Beverage options at China Cottage are straightforward: the lineup includes tea, sodas, and China’s Budweiser, Tsingtao, the sixth most-drank beer in the world and a great pairing with anything sweet, spicy, or salty. What I love about the menu is that it is extensive, with all the usual suspects we’re accustomed to seeing in American Chinese: sesame chicken, General Tso’s, plentiful fried rice options, along with a tofu hot pot, steamed sea bass and other lesser-known options like the Ma La Two Delight (beef and scallops sauteed with mushrooms). The dessert menu includes a sesame banana option for two and a Chinese doughnut, which seems like it could inspire world peace. The food and excellent value at China Cottage are worth praising, but it’s the service and simple comfort of the dining room that will have me coming back, ready to try another new thing on their voluminous  Chinese-meets-Cheesecake Factory menu.

On my way out the door, I noticed a few employees sitting at a table separating wonton wrappers, which come stacked tightly in sheets that require a very delicate touch to slowly peel away individually before they can become delicious crab rangoons.
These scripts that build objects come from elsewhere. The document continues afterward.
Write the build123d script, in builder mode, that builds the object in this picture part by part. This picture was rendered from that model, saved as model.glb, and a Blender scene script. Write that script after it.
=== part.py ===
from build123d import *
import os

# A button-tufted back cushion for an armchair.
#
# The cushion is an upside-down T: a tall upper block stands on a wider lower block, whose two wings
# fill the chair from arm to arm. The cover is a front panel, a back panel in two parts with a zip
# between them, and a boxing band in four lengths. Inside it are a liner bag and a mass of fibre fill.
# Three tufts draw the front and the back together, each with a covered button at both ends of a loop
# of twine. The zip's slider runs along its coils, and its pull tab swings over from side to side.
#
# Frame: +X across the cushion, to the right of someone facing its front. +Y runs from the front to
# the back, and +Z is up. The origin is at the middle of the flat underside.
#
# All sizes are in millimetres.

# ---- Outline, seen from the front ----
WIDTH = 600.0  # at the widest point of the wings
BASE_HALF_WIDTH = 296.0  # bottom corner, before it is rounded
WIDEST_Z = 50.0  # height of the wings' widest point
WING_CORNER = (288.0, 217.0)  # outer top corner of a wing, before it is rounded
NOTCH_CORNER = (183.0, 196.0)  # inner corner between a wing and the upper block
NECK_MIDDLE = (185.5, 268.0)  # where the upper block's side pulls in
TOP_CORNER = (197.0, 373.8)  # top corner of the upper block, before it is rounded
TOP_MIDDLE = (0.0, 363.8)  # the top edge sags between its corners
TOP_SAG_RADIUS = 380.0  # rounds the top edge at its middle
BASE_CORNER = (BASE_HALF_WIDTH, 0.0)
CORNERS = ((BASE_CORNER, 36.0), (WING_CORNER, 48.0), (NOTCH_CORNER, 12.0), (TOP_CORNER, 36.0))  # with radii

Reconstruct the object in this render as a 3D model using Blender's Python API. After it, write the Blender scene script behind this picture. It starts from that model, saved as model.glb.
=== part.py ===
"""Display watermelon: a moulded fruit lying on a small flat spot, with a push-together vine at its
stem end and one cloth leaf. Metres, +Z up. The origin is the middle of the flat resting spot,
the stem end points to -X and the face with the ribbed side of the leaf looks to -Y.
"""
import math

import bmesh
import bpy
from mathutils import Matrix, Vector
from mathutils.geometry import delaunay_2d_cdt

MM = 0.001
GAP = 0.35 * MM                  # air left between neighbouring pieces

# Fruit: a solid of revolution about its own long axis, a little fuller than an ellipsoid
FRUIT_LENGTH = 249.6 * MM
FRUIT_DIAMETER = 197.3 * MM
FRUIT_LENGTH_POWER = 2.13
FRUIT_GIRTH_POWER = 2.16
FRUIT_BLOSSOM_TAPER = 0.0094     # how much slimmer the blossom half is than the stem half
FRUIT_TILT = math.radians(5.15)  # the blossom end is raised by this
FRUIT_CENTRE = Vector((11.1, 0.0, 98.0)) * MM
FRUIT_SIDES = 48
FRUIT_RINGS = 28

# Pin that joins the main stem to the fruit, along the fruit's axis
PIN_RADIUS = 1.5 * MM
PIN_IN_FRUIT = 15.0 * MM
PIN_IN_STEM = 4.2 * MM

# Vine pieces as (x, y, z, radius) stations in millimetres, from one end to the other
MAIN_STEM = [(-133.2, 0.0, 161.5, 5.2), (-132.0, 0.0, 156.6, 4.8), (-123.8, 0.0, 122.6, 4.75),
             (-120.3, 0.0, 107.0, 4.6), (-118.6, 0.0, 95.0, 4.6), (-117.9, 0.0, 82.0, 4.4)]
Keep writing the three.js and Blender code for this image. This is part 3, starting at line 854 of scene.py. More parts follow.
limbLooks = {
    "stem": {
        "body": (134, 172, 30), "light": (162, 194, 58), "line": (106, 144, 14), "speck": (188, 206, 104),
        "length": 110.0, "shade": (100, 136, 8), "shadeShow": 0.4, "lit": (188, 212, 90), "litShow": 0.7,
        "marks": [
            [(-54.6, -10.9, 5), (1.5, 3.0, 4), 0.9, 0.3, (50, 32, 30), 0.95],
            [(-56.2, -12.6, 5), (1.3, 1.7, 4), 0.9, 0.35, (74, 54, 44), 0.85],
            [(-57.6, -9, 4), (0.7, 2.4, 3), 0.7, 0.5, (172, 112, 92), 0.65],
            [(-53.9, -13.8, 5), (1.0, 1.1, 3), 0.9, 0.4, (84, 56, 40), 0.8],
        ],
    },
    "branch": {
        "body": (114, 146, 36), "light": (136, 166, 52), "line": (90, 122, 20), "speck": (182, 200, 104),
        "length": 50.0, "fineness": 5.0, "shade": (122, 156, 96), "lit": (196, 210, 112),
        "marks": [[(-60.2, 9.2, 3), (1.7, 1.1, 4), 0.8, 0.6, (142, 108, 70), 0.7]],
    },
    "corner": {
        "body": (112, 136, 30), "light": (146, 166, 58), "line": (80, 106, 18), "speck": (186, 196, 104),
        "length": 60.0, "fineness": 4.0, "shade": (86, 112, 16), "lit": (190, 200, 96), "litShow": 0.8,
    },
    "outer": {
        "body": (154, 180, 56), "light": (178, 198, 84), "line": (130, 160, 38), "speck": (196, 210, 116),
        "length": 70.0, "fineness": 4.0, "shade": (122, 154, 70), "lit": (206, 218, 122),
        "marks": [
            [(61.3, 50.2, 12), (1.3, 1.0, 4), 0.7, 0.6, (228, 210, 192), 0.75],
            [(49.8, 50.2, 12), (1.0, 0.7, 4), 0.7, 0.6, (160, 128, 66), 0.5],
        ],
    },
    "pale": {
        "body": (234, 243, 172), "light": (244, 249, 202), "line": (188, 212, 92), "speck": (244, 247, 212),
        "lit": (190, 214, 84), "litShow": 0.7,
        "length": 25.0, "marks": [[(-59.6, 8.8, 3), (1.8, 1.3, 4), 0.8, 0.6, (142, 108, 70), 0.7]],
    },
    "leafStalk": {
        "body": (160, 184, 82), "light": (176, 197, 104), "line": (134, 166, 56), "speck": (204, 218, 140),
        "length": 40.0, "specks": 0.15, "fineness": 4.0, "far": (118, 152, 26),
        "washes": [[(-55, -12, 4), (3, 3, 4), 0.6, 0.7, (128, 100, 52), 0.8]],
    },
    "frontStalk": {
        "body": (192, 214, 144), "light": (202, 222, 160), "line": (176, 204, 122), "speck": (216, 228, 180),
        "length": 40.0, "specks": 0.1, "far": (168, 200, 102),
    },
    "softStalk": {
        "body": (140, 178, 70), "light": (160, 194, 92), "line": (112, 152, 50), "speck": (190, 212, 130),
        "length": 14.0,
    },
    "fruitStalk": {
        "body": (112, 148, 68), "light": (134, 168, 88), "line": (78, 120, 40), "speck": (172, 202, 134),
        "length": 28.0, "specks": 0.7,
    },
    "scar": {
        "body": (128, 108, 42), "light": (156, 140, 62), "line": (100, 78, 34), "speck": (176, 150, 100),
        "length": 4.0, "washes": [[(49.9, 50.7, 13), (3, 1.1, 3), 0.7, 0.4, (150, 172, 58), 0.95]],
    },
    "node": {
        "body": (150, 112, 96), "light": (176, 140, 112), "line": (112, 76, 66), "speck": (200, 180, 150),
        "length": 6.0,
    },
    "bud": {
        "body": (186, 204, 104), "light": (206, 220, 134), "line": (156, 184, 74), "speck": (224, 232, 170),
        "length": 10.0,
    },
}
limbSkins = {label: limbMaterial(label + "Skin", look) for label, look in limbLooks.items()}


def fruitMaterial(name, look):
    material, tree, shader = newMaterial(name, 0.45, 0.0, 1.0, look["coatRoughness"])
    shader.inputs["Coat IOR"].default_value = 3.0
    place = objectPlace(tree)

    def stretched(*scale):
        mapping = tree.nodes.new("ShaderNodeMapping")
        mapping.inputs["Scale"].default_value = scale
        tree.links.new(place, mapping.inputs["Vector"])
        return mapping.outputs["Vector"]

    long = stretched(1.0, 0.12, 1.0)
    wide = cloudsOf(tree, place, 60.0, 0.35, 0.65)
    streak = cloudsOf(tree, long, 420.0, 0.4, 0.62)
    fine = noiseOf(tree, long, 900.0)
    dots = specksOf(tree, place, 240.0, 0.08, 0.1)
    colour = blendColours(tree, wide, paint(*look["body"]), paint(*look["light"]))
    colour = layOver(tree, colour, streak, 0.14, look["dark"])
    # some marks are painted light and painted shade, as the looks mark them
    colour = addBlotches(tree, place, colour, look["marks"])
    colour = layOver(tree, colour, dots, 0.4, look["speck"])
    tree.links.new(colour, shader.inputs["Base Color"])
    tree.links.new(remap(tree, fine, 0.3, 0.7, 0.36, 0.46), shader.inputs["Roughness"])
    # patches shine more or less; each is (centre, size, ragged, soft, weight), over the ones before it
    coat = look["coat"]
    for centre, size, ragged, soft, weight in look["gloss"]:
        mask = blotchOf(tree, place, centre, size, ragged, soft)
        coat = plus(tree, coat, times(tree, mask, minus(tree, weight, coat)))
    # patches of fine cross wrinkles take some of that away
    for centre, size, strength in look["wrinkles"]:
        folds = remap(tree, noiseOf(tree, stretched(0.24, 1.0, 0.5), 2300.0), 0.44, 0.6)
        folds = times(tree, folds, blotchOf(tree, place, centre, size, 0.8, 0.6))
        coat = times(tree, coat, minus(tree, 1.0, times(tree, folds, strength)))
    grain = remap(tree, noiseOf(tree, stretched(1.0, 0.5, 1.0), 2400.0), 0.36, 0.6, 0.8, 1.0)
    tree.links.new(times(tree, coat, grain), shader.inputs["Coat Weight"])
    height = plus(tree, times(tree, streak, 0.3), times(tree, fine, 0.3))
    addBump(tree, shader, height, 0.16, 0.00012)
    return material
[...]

This was something I used to spend hours doing in between making deliveries throughout my college years working at K’s China in Boulder. Once I was sitting with my boss, Chang—who owned K’s and always made everything spicier than all of his Mexican and Guatemalan chefs when he cooked. I asked him, “Did you like growing up in China? Do you ever miss it?” He looked at me dead in the eye, leaned forward, and said: “The United States is the greatest country in the world. That’s what I say.”